Written exercise:
Output all records precisely as written.

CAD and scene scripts
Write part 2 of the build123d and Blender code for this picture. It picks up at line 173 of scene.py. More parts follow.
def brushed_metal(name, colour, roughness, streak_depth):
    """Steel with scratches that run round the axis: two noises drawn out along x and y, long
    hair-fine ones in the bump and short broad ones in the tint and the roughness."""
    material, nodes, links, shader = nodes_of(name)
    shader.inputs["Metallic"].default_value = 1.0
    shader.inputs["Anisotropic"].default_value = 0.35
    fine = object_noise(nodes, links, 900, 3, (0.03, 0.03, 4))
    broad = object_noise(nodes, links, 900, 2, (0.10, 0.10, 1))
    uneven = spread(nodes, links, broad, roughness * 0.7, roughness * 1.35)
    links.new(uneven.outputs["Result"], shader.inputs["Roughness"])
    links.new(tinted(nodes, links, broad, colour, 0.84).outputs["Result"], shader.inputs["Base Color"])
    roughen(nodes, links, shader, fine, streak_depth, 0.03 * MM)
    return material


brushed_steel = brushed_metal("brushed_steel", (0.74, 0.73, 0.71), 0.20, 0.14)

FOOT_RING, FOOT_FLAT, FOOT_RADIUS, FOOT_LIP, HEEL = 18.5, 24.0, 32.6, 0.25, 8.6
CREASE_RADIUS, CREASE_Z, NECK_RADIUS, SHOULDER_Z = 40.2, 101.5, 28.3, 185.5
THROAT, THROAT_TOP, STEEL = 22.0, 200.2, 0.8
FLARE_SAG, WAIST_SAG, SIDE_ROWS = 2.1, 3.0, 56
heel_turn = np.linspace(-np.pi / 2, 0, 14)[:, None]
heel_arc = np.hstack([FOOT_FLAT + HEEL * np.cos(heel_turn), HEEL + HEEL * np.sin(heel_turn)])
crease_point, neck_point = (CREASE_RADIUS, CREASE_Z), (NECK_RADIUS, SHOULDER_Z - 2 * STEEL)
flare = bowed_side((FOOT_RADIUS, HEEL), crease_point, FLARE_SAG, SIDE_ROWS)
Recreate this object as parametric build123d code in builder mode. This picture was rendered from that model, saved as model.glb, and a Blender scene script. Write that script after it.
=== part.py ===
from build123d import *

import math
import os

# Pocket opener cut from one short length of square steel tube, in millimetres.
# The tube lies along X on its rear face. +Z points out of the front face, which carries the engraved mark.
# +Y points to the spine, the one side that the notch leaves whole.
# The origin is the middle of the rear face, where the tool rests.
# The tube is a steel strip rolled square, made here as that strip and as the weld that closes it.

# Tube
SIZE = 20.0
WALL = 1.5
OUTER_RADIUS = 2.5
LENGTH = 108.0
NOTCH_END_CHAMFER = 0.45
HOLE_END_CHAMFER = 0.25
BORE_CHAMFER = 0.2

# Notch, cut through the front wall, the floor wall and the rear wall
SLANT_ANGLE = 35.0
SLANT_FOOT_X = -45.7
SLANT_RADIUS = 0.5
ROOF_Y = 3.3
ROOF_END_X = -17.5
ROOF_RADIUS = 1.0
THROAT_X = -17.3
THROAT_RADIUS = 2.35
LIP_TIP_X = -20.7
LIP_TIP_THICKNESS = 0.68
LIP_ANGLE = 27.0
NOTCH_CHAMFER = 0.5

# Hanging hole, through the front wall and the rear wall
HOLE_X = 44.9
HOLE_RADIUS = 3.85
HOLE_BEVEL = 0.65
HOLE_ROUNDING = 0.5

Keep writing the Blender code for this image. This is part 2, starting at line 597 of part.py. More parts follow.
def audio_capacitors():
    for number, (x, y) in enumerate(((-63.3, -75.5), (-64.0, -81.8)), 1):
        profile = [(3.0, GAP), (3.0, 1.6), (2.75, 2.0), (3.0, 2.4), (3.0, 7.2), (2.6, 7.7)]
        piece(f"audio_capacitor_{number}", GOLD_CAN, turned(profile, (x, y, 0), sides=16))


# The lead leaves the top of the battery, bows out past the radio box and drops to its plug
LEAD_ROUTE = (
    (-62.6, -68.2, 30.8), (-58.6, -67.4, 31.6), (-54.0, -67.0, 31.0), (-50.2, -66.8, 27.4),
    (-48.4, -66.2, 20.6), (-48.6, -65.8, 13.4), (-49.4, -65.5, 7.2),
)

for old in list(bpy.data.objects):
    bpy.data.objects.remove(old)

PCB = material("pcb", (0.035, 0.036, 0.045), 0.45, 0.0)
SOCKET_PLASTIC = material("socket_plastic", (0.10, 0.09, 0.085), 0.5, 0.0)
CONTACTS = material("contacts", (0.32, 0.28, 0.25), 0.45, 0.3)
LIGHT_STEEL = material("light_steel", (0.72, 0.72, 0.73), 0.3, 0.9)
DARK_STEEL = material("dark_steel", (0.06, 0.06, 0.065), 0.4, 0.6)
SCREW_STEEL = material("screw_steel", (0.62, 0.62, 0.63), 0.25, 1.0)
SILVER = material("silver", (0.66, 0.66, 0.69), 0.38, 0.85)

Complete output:
Write part 2 of the build123d and Blender code for this picture. It picks up at line 173 of scene.py. More parts follow.
def brushed_metal(name, colour, roughness, streak_depth):
    """Steel with scratches that run round the axis: two noises drawn out along x and y, long
    hair-fine ones in the bump and short broad ones in the tint and the roughness."""
    material, nodes, links, shader = nodes_of(name)
    shader.inputs["Metallic"].default_value = 1.0
    shader.inputs["Anisotropic"].default_value = 0.35
    fine = object_noise(nodes, links, 900, 3, (0.03, 0.03, 4))
    broad = object_noise(nodes, links, 900, 2, (0.10, 0.10, 1))
    uneven = spread(nodes, links, broad, roughness * 0.7, roughness * 1.35)
    links.new(uneven.outputs["Result"], shader.inputs["Roughness"])
    links.new(tinted(nodes, links, broad, colour, 0.84).outputs["Result"], shader.inputs["Base Color"])
    roughen(nodes, links, shader, fine, streak_depth, 0.03 * MM)
    return material


brushed_steel = brushed_metal("brushed_steel", (0.74, 0.73, 0.71), 0.20, 0.14)

FOOT_RING, FOOT_FLAT, FOOT_RADIUS, FOOT_LIP, HEEL = 18.5, 24.0, 32.6, 0.25, 8.6
CREASE_RADIUS, CREASE_Z, NECK_RADIUS, SHOULDER_Z = 40.2, 101.5, 28.3, 185.5
THROAT, THROAT_TOP, STEEL = 22.0, 200.2, 0.8
FLARE_SAG, WAIST_SAG, SIDE_ROWS = 2.1, 3.0, 56
heel_turn = np.linspace(-np.pi / 2, 0, 14)[:, None]
heel_arc = np.hstack([FOOT_FLAT + HEEL * np.cos(heel_turn), HEEL + HEEL * np.sin(heel_turn)])
crease_point, neck_point = (CREASE_RADIUS, CREASE_Z), (NECK_RADIUS, SHOULDER_Z - 2 * STEEL)
flare = bowed_side((FOOT_RADIUS, HEEL), crease_point, FLARE_SAG, SIDE_ROWS)
Recreate this object as parametric build123d code in builder mode. This picture was rendered from that model, saved as model.glb, and a Blender scene script. Write that script after it.
=== part.py ===
from build123d import *

import math
import os

# Pocket opener cut from one short length of square steel tube, in millimetres.
# The tube lies along X on its rear face. +Z points out of the front face, which carries the engraved mark.
# +Y points to the spine, the one side that the notch leaves whole.
# The origin is the middle of the rear face, where the tool rests.
# The tube is a steel strip rolled square, made here as that strip and as the weld that closes it.

# Tube
SIZE = 20.0
WALL = 1.5
OUTER_RADIUS = 2.5
LENGTH = 108.0
NOTCH_END_CHAMFER = 0.45
HOLE_END_CHAMFER = 0.25
BORE_CHAMFER = 0.2

# Notch, cut through the front wall, the floor wall and the rear wall
SLANT_ANGLE = 35.0
SLANT_FOOT_X = -45.7
SLANT_RADIUS = 0.5
ROOF_Y = 3.3
ROOF_END_X = -17.5
ROOF_RADIUS = 1.0
THROAT_X = -17.3
THROAT_RADIUS = 2.35
LIP_TIP_X = -20.7
LIP_TIP_THICKNESS = 0.68
LIP_ANGLE = 27.0
NOTCH_CHAMFER = 0.5

# Hanging hole, through the front wall and the rear wall
HOLE_X = 44.9
HOLE_RADIUS = 3.85
HOLE_BEVEL = 0.65
HOLE_ROUNDING = 0.5

Keep writing the Blender code for this image. This is part 2, starting at line 597 of part.py. More parts follow.
def audio_capacitors():
    for number, (x, y) in enumerate(((-63.3, -75.5), (-64.0, -81.8)), 1):
        profile = [(3.0, GAP), (3.0, 1.6), (2.75, 2.0), (3.0, 2.4), (3.0, 7.2), (2.6, 7.7)]
        piece(f"audio_capacitor_{number}", GOLD_CAN, turned(profile, (x, y, 0), sides=16))


# The lead leaves the top of the battery, bows out past the radio box and drops to its plug
LEAD_ROUTE = (
    (-62.6, -68.2, 30.8), (-58.6, -67.4, 31.6), (-54.0, -67.0, 31.0), (-50.2, -66.8, 27.4),
    (-48.4, -66.2, 20.6), (-48.6, -65.8, 13.4), (-49.4, -65.5, 7.2),
)

for old in list(bpy.data.objects):
    bpy.data.objects.remove(old)

PCB = material("pcb", (0.035, 0.036, 0.045), 0.45, 0.0)
SOCKET_PLASTIC = material("socket_plastic", (0.10, 0.09, 0.085), 0.5, 0.0)
CONTACTS = material("contacts", (0.32, 0.28, 0.25), 0.45, 0.3)
LIGHT_STEEL = material("light_steel", (0.72, 0.72, 0.73), 0.3, 0.9)
DARK_STEEL = material("dark_steel", (0.06, 0.06, 0.065), 0.4, 0.6)
SCREW_STEEL = material("screw_steel", (0.62, 0.62, 0.63), 0.25, 1.0)
SILVER = material("silver", (0.66, 0.66, 0.69), 0.38, 0.85)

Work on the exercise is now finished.